By LEE BOWMAN
Scripps Howard News Service
September 21, 2005
"Initially, we envision this new test could be used as a supplement to PSA" (prostate specific antigen test), said Dr. Arul Chinnaiyan, a professor of pathology at the University of Michigan Medical School and lead author of a report on the test published Thursday in The New England Journal of Medicine. "In the future, I think this could replace PSA."
More than 230,000 American men are diagnosed with prostate cancer each year, but the current screening test that measures levels of prostate specific antigen does not always accurately warn that cancer is present. Elevated PSA levels can be present even when a prostate problem is benign.
A cancer patient's immune system recognizes a tumor as an invader and produces antibodies that attempt to destroy it. The new test relies on a panel of 22 immune-system antibodies that are generated against proteins that play a role in this form of cancer.
"There is no detection instrument that rivals the sensitivity and specificity of the immune system," said Olivera Finn, an immunologist at the University of Pittsburgh's School of Medicine, in a journal editorial.
Working with blood samples taken from 331 prostate-cancer patients and 159 men with no history of cancer, the researchers narrowed 2,300 antibody candidates down to 186, and then tested all of them further against blood samples from the cancer patients and controls.

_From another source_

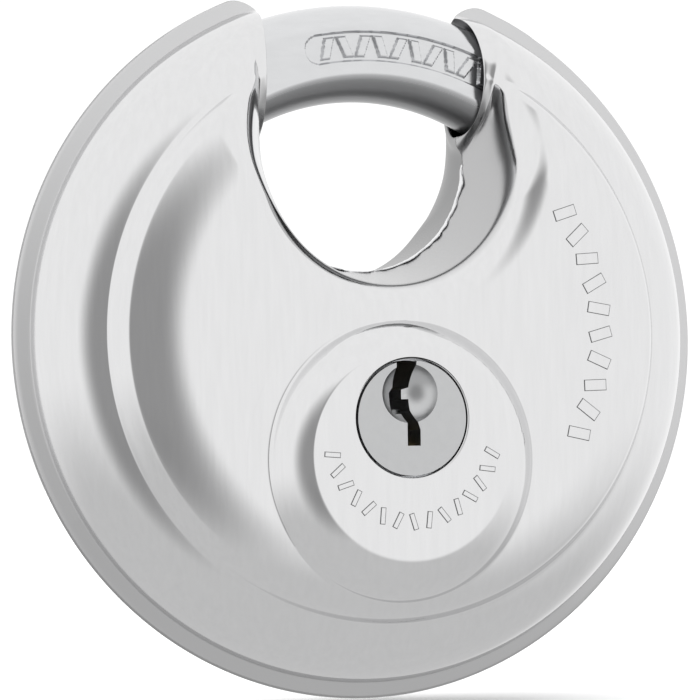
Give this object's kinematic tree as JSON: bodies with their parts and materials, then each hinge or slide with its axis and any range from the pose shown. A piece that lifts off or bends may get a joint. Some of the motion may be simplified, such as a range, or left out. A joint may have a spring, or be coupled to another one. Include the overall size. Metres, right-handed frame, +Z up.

Using the 22 biological markers, only two of 70 blood samples from the controls incorrectly tested positive for prostate cancer, while seven of 59 prostate-cancer samples gave false negatives.
Next, the researchers validated the test with the remaining blood samples and found that 81.6 percent of the time, samples that were cancerous were classified properly, and 88 percent of the time, samples that were not cancerous were correctly identified.
"These 22 biomarkers appear to be the right number. If you used too many or too few, the accuracy went down a bit," Chinnaiyan said.
The results are considerably more reliable than those of the PSA test, which gives false positives about 80 percent of the time, requiring unnecessary prostate biopsies. Many cancer specialists now think that a high PSA level may be less significant than a sharp rise in PSA levels.
The new screening test was reliable at identifying prostate cancer in samples where the PSA levels were in an intermediate range that doesn't always indicate cancer, and where doctors might hesitate to recommend biopsy to a patient.
Chinnaiyan noted that the new test requires only a routine blood sample, and that most blood-processing labs could easily be equipped to scan for the 22 markers, which the team is continuing to study with a larger group of patients.
Olivera noted that eventually scientists may be able to design diagnostic tests using some antibodies that reveal that a tumor is developing, and other antibodies indicating that the tumor has been or is likely to be destroyed.
Testing for cancer based on immune response offers another advantage, Olivera wrote. "Perhaps in the future, a set of cancer proteins will be arrayed on a diagnostic chip to be used for early cancer detection. The same set of proteins will also be formulated into a cancer vaccine and delivered to the doctor's office, ready to boost the patient's natural immunity against the cancer."